Ang Chan, malgré sa jeunesse, parut résolu à faire sortir l’autorité royale de l’humiliante tutelle où la tenaient depuis quarante ans les grands mandarins du Cambodge, et, sous prétexte de rébellion, il fit mettre à mort le kralahom nommé Muong et le chakrey[2] nommé Ben, à leur retour de Bankok, où ils avaient été faire donner aux frères du roi l’investiture de leurs titres (1810). Cette exécution fit réfléchir les gouverneurs qui s’étaient rendus à peu près indépendants dans le gouvernement de leurs provinces. Bien fortifia Battambang et l’okhna Dechu Ming souleva la grande province de Compong Soai contre l’autorité royale. Ang Chan s’adressa à la cour de Hué pour l’aider à réprimer cette révolte ; sur ces entrefaites, l’obbojureach, Ang Snguon, se retira à Pursat, y rassembla ses partisans, et fit demander à Siam l’autorisation de prendre les provinces de Trang et de Khlong. Siam envoya une armée pour soutenir ses prétentions, et les Annamites, de leur côté, se mirent en devoir de protéger Ang Chan.
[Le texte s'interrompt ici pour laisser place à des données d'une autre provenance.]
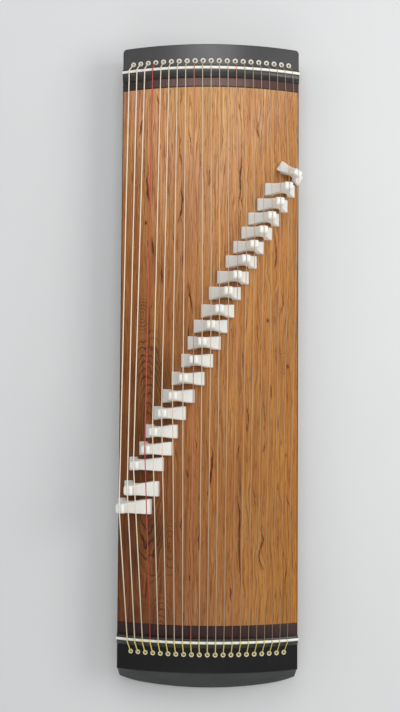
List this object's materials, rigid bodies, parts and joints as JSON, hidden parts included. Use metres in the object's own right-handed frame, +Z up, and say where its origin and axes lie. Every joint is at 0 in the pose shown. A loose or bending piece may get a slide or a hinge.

Celui-ci fut forcé de se retirer quelque temps à Saïgon (1812) devant l’armée siamoise et cambodgienne commandée par son frère. L’influence annamite prévalut cependant ; Ang Chan fut ramené à Pnom Penh cette même année par l’eunuque Ta-quan, délégué de Gialong. Mais cette tentative d’émancipation du joug siamois coûta cher au Cambodge. L’okhna Dechu Ming, chassé de la province de Compong Soai, s’était réfugié dans celle de Tonly Repou, située plus au nord, et l’avait livrée aux Siamois, ainsi que la petite province frontière de Mulu Prey, pour obtenir leur protection contre la colère d’Ang Chan ; Bien, à la mort duquel Battambang et Angcor devaient revenir à la couronne, mourut pendant la guerre suscitée par Ang Snguon, et les Siamois conservèrent, au mépris des traités, ces deux provinces qui les placent au cœur même du royaume et que Bien n’avait jamais gouvernées qu’à titre de vassal du Cambodge.

  1. Ces titres, que l’on traduit ordinairement par les mots de second roi et de troisième roi, sont donnés aux premiers princes de la famille royale et n’impliquent aucune autorité. Ils sont remplacés aujourd’hui par ceux d’Obbarach et de Prea keo fea. L’obbarach (Upa raja en Birmanie) est l’analogue du Youva-Raja ou prince héritier dans l’Inde.
  2. Titres de deux mandarins du premier rang. Le premier est une sorte de ministre de la marine, le second est chargé des éléphants et des transports par terre.